Aug. 04, 2024 • 2 min read
Image of PM Barzani launches aid to Yazidi survivors Prime Minister of the Kurdistan Region Masrour Barzani seen embracing an elderly Yazidi mother on August 3, 2024.

A monthly aid allocated by Prime Minister Masrour Barzani to Yazidi survivors and families will launch on Sunday and continue on a monthly basis.

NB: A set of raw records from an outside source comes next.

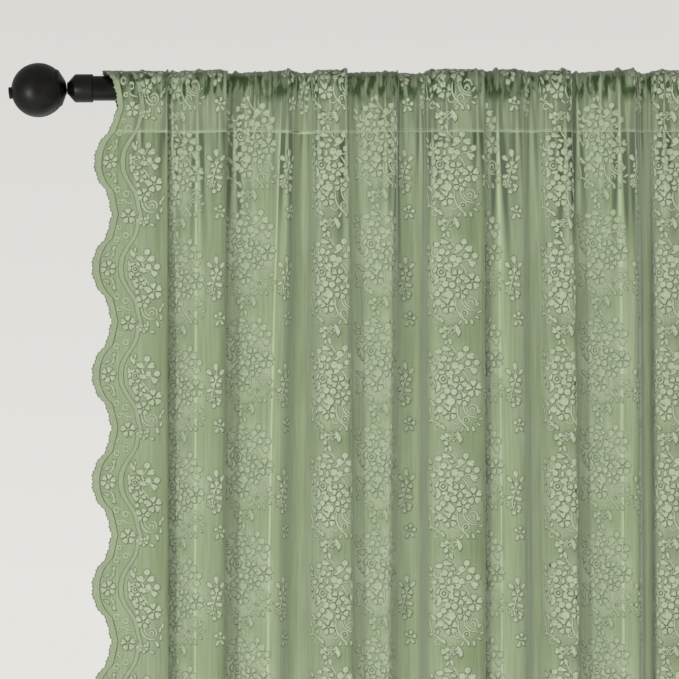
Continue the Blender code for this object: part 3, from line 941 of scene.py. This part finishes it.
def half_bouquet():
    """The figures that grow inward from the inner band at each lobe, from the lobe's outermost line."""
    made = berry(57.8, 16.2, 3.5) + berry(51.2, 9.6, 3.4) + petal(57, 7.6, 18, 9, 6.6)
    made += stem([(57.6, 13), (55.4, 8.6), (51, 4.4)], 1.3) + berry(59.2, 1.2, 3.3) + berry(68, 1.2, 3.5)
    made += petal(61, -2.2, -40, 9, 6) + berry(54.4, -2.4, 2.9)
    made += stem([(64.6, 0.4), (60, -2.6), (56, -4)], 1.2)
    made += rose(45.4, -1.2, 7.8, 30) + leaf(40.6, 20, -72, 9, 3.6) + leaf(44.6, 17, -96, 7, 3.2)
    made += leaf(46.6, 12.6, -60, 6, 3.2) + leaf(45, 21.6, -78, 5.4, 2.8) + leaf(38.6, 8, -84, 8, 3.2)
    made += leaf(38.8, -4.4, -70, 8.4, 3.2) + leaf(42.4, -11.4, -62, 8, 3.4)
    made += leaf(52, 5.4, -60, 5.6, 3)
    made += stem([(52.4, -7.4), (55.8, -11.4), (59.8, -17.4)], 1.5)
    made += flower(50.2, -15.4, 6.4, 5, 70) + flower(65, -23.5, 8.2, 5, 100)
    made += flower(53.6, -34.4, 6.8, 5, 80)
    made += berry(56.4, -21, 2.4) + berry(47.4, -24.6, 2.6) + leaf(49, -28.4, -120, 6, 2.8)
    made += stem([(51.6, -40), (53.4, -47), (58, -51.6), (66, -52.2)], 1.6)
    made += stem([(55, -41.4), (57, -46.4), (61.4, -49.4)], 1.3)
    made += arc(63, -45.4, 5, 150, -60, 1.5) + arc(62.6, -46.2, 2.3, 210, -80, 1.4)
    made += leaf(72, -39, -100, 6.5, 2.8) + leaf(75, -35, -108, 6, 2.6) + leaf(72.5, -47, -96, 6.5, 2.8)
    made += leaf(67, -53, -70, 8, 3.6) + leaf(57.8, -53.6, -80, 7, 3)
    made += flower(54, -61.5, 4.8, 5, 60) + leaf(49.5, -57, -120, 6.5, 3) + leaf(59.5, -64, -20, 6.5, 3)
    return made


def border_shapes(mirrored):
    """One repeat of the border about a lobe's middle, in mm from the lobes' outermost line."""
    pitch = SCALLOP_PITCH * 1000
    fine = np.linspace(-pitch / 2, pitch / 2, 113)
    edge = edge_inset(FIRST_LOBE - fine / 1000) * 1000
    turns = fine * 2 * math.pi / pitch
    picots = 0.55 + 0.45 * np.cos(turns * 27) + 0.4 * np.cos(turns * 8)
    near = edge + 0.15 + 1.4 * picots
    made = strip(near, edge + 9.2 - np.abs(fine) / (pitch / 2) * 0.9 - near, fine)
    heights = np.linspace(-pitch / 2, pitch / 2, 37)
    inside = np.interp(np.abs(heights), INNER_HEIGHTS, INNER_BAND)
    made += strip(inside, 6.2 - 1.2 * np.abs(heights) / (pitch / 2), heights)
    made += flower(17.8, 0, 7.8, 6, 80)
    for side in (1, -1):
        made += leaf(16, 11.5 * side, 60 * side, 5.5, 2.4) + leaf(13, 12 * side, 20 * side, 5, 2)
        made += leaf(22, 11 * side, 75 * side, 6, 2.6) + leaf(24.5, 16.5 * side, 110 * side, 6, 2.4)
        made += leaf(21.5, 19 * side, 40 * side, 5.5, 2.2)
        made += stem([(20, 8 * side), (22.5, 14 * side), (25, 21 * side)], 1)
        dip = -pitch / 2 * side
        made += arc(26.4, dip + 25.4 * side, 2.7, 0, 360, 1.7)
        made += arc(35.8, dip + 21.2 * side, 2.8, 0, 360, 1.7)
        made += arc(29.5, dip + 13 * side, 2.1, 0, 360, 1.5)
    made += stem([(31, pitch / -2 + 17), (36, pitch / -2 + 12.5), (44, pitch / -2 + 10.5)], 1.2)
    made += flower(38.2, pitch / -2 - 1.5, 7.6, 5, 85 if mirrored else 95)
    made += half_bouquet()
    if not mirrored:
        return made
    flipped = []
    for kind, *rest in made:
        paths = [path * (-1.0, 1.0) for path in rest if isinstance(path, np.ndarray)]
        sizes = [size for size in rest if not isinstance(size, np.ndarray)]
        if kind == "band":
            paths = paths[::-1]
        flipped.append((kind, *paths, *sizes))
    return flipped


for name, mirrored, start in (("border_left", False, 0.0), ("border_right", True, FLAT_WIDTH)):
    first = (start, SCALLOP_PITCH - FIRST_LOBE)
    cloth_pieces.append(laid(name, border_shapes(mirrored), 1, 20, (0.0, SCALLOP_PITCH), first, figure_yarn))

# ---- pocket seam and hem -------------------------------------------------------------------------------
# One row of lockstitch in matching thread closes the rod pocket, and one holds the turned hem. Every stitch
# is a short plump bead of thread that dips into the cloth at its two ends.

STITCH_PITCH = 0.003
FIRST_STITCH = 0.025
ABOVE_SEAM = 0.001
HEM_DEPTH = 0.022


def stitch_shapes():
    """One stitch of thread, in mm."""
    return [("ridge", np.array([(-1.3, 0.0), (0.0, 0.0), (1.3, 0.0)]), 0.6, 0.6)]


thread = new_material("sage sewing thread", Base_Color=linear("adb79f"), Roughness=0.6)[0]
count = int((FLAT_WIDTH - 2 * FIRST_STITCH) / STITCH_PITCH)
for name, depth in (("pocket_stitches", SEAM_DEPTH - ABOVE_SEAM), ("hem_stitches", DROP - HEM_DEPTH)):
    first = (FIRST_STITCH, -depth)
    cloth_pieces.append(laid(name, stitch_shapes(), count, 1, (STITCH_PITCH, 0.0), first, thread, 0.0002))

# ---- rod and finials -----------------------------------------------------------------------------------
# The rod, its end collars and the two ball finials are turned steel with a satin black-bronze enamel, baked
# on. Handling and house dust have dulled it in soft patches.


def enamel_material():
    """Thin satin enamel, nearly black, with the dust's paler and duller patches."""
    made, tree, shader = new_material("satin black-bronze enamel", IOR=1.5, Specular_IOR_Level=0.36)
    place = add(tree, "ShaderNodeTexCoord").outputs["Object"]
    dust = noise(tree, place, 55.0, 4.0, 0.6)
    colour = mixed(tree, ranged(tree, dust, 0.42, 0.75), "040303", "141310")
    tree.links.new(colour, shader.inputs["Base Color"])
    tree.links.new(ranged(tree, dust, 0.3, 0.7, 0.30, 0.42), shader.inputs["Roughness"])
    return made


WELD_DISTANCE = 0.00001
SHARP_ANGLE = math.radians(32.0)


def rounding_tree():
    """Nodes that weld a turned piece's facets and shade it smooth but for its sharp edges."""
    tree = bpy.data.node_groups.new("turned rounding", "GeometryNodeTree")
    for way in ("INPUT", "OUTPUT"):
        tree.interface.new_socket("Geometry", in_out=way, socket_type="NodeSocketGeometry")
    coming = tree.nodes.new("NodeGroupInput").outputs[0]
    welded = add(tree, "GeometryNodeMergeByDistance", {0: coming, "Distance": WELD_DISTANCE}).outputs[0]
    plain = add(tree, "GeometryNodeRemoveAttribute", {0: welded, "Name": "custom_normal"}).outputs[0]
    smooth = add(tree, "GeometryNodeSetShadeSmooth", {0: plain}).outputs[0]
    turn = add(tree, "GeometryNodeInputMeshEdgeAngle").outputs["Unsigned Angle"]
    soft = add(tree, "FunctionNodeCompare", {"A": turn, "B": SHARP_ANGLE}, operation="LESS_THAN").outputs[0]
    edged = {0: smooth, "Shade Smooth": soft}
    edged = add(tree, "GeometryNodeSetShadeSmooth", edged, domain="EDGE").outputs[0]
    tree.links.new(edged, tree.nodes.new("NodeGroupOutput").inputs[0])
    return tree


enamel = enamel_material()
rounding = rounding_tree()
for name in ("rod", "finial_collar_left", "finial_collar_right", "finial_ball_left", "finial_ball_right"):
    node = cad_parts[name]
    node.data.materials.clear()
    node.data.materials.append(enamel)
    node.modifiers.new("rounding", "NODES").node_group = rounding

# ---- room ----------------------------------------------------------------------------------------------
# A plain pale floor just under the hem and a pale room all round. A soft window at the left, a broad fill
# from the front and one behind light the lace, and the camera stands square to the curtain's top left.

FLOOR_HALF = 4.0
FLOOR_LEVEL = -DROP - 0.007
corners = [(-1, -1), (1, -1), (1, 1), (-1, 1)]
corners = [(x * FLOOR_HALF, y * FLOOR_HALF, FLOOR_LEVEL) for x, y in corners]
floor = new_object("floor", corners, [(0, 1, 2, 3)])
floor.data.materials.append(new_material("pale floor", Base_Color=linear("e3e2de"), Roughness=0.9)[0])

world = bpy.data.worlds.new("daylight")
world.use_nodes = True
tree = world.node_tree
# The room seen behind the lace is painted darker towards the top as wall shade; the lace is lit by an even,
# dimmer room
facing = add(tree, "ShaderNodeTexCoord").outputs["Generated"]
upward = add(tree, "ShaderNodeSeparateXYZ", {0: facing}).outputs[2]
shown = tree.nodes["Background"]
tree.links.new(mixed(tree, ranged(tree, upward, -0.06, 0.16), "e5e4e0", "d5d4d0"), shown.inputs[0])
ambient = add(tree, "ShaderNodeBackground", {0: "e5e4e0", 1: 0.42}).outputs[0]
seen = add(tree, "ShaderNodeLightPath").outputs["Is Camera Ray"]
either = add(tree, "ShaderNodeMixShader", {0: seen, 1: ambient, 2: shown.outputs[0]}).outputs[0]
tree.links.new(either, tree.nodes["World Output"].inputs[0])
bpy.context.scene.world = world


def soft_light(name, place, target, width, height, power, mirrored=False):
    """An area lamp towards the target; only a mirrored one shows as a highlight."""
    lamp = bpy.data.lights.new(name, "AREA")
    lamp.shape = "ELLIPSE" if mirrored else "RECTANGLE"
    lamp.size = width
    lamp.size_y = height
    lamp.energy = power
    made = bpy.data.objects.new(name, lamp)
    made.location = place
    made.rotation_euler = (Vector(place) - Vector(target)).to_track_quat("Z", "Y").to_euler()
    made.visible_camera = False
    made.visible_glossy = mirrored
    bpy.context.scene.collection.objects.link(made)


# Middle of the camera's frame, which the front lights face too
MIDDLE = (-0.1145, 0.0, -0.2575)
soft_light("window", (-2.3, -2.4, -0.9), MIDDLE, 0.45, 1.2, 36.0, True)
soft_light("fill", (0.3, -3.6, -0.4), MIDDLE, 2.4, 2.4, 96.0)
soft_light("back", (0.6, 3.6, -0.6), (0.0, 0.0, -1.0), 3.0, 2.4, 110.0)

# Width of the camera's frame at the foremost folds, how far those stand before the rod's axis, and the
# camera's distance from that axis
FRAME_WIDTH = 0.6926
NEAREST_FOLD = 0.02
DISTANCE = 4.0

camera_data = bpy.data.cameras.new("camera")
camera_data.lens = camera_data.sensor_width * (DISTANCE - NEAREST_FOLD) / FRAME_WIDTH
camera = bpy.data.objects.new("camera", camera_data)
camera.location = (MIDDLE[0], -DISTANCE, MIDDLE[2])
camera.rotation_euler = (math.pi / 2, 0.0, 0.0)
bpy.context.scene.collection.objects.link(camera)
bpy.context.scene.camera = camera
bpy.context.scene.view_settings.view_transform = "Standard"

bpy.data.objects.remove(guide)
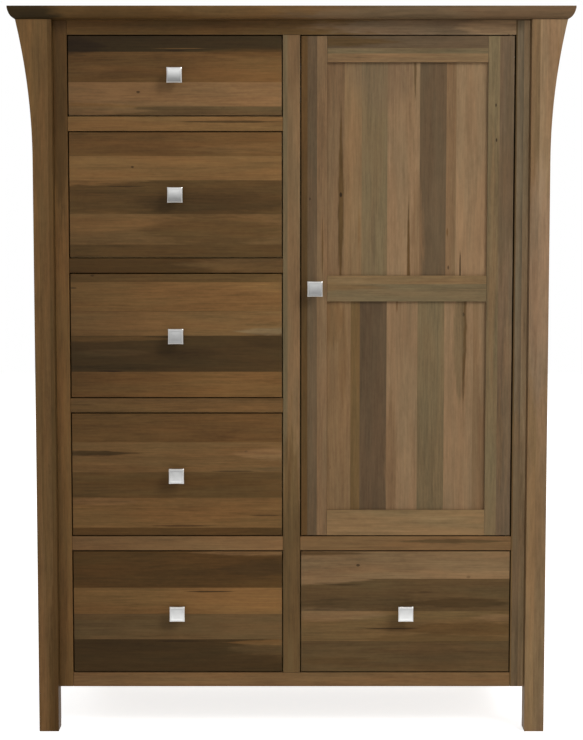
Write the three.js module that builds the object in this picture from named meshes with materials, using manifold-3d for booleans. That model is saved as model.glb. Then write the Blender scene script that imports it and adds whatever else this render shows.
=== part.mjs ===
// A chifforobe: five drawers on the left, and on the right a hanging bay behind a door with a drawer below it.
// Millimetres, X to the viewer's right, Y towards the back, Z up. The origin is on the floor, under the middle.
import * as THREE from "three";
import { mergeVertices } from "three/addons/utils/BufferGeometryUtils.js";
import Module from "manifold-3d";

const wasm = await Module();
wasm.setup();

// Overall size and top board
const height = 1524;
const topWidth = 1168.4;
const topDepth = 533.4;
const topThickness = 25.4;
const topLand = 3;
const topEdgeInset = 13.5;
const topReveal = 1;
const edgeCurveInShare = 0.2;
const edgeCurveDownShare = 0.77;
const edgeCurveSteps = 6;

// Legs
const legWidth = 41.3;
const legDepth = 44.45;
const legFlare = 33.1;
const flareHeight = 290;
const flareSteps = 12;

// Face frame, whose back is flush with the back of the front legs
const frameThickness = 19.05;
const stileWidth = 29.1;
const centreStileWidth = 36;
const railHeight = 30.2;
const footHeight = 91.2;
const shallowOpening = 168.2;
const deepOpeningCount = 4;
const frontGap = 2.4;
const hingeSideGap = 3.2;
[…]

Sunday will mark the first day of aid distribution, provided by Kurdistan Region Prime Minister Masrour Barzani, to Yazidi survivors of Islamic State (ISIS) atrocities.

 

The aid campaign is set to launch in Duhok’s Sharia camp, were scores of Yazidi survivors reside.

 

Speaking to The New Region on Sunday, advisor to PM Barzani Harman Mirza Bag said that a specialized committee has been formed and Yazidi survivors can benefit from the aid through that committee which will be distributing the aid on a monthly basis.

 

The aid campaign, set to launch from this month, will benefit 3,575 Yazidi individuals who have survived ISIS atrocities.

 

The aid distribution will continue in Khanke on Monday, and start in Sheikhan and Deraboon in the following days.

 

A total of 6,417 Yazidi children and women were captured by ISIS in their August 2014 attack on Sinjar.

 

While the group took the Yazidi women and children, the Yazidi men in Sinjar were mass murdered at the hands of the terror group.

 

To date, only 3,576 of those taken captive by the group have been rescued and brought back to Iraq.

 

Iraq passed the Yazidi Survivors’ Law in 2021, the first step by the Iraqi government recognizing the Yazidi genocide.

 

However, the Yazidi community in the country still suffers to return home to Sinjar, the Yazidi heartland.

 

The presence of PKK-linked groups, have for years prevented the town from returning to stability, and has put to halt the landmark Sinjar agreement aiming to rehabilitate the Yazidi community in Sinjar.

 

While many Yazidi women are still missing with their whereabouts unclear to everyone, many Yazidi families still struggle inside camps in the Kurdistan Region, where home is too unstable to go back to, and their stay seems to be cut short by attempts from the Iraqi government to repatriate them back to their hometown.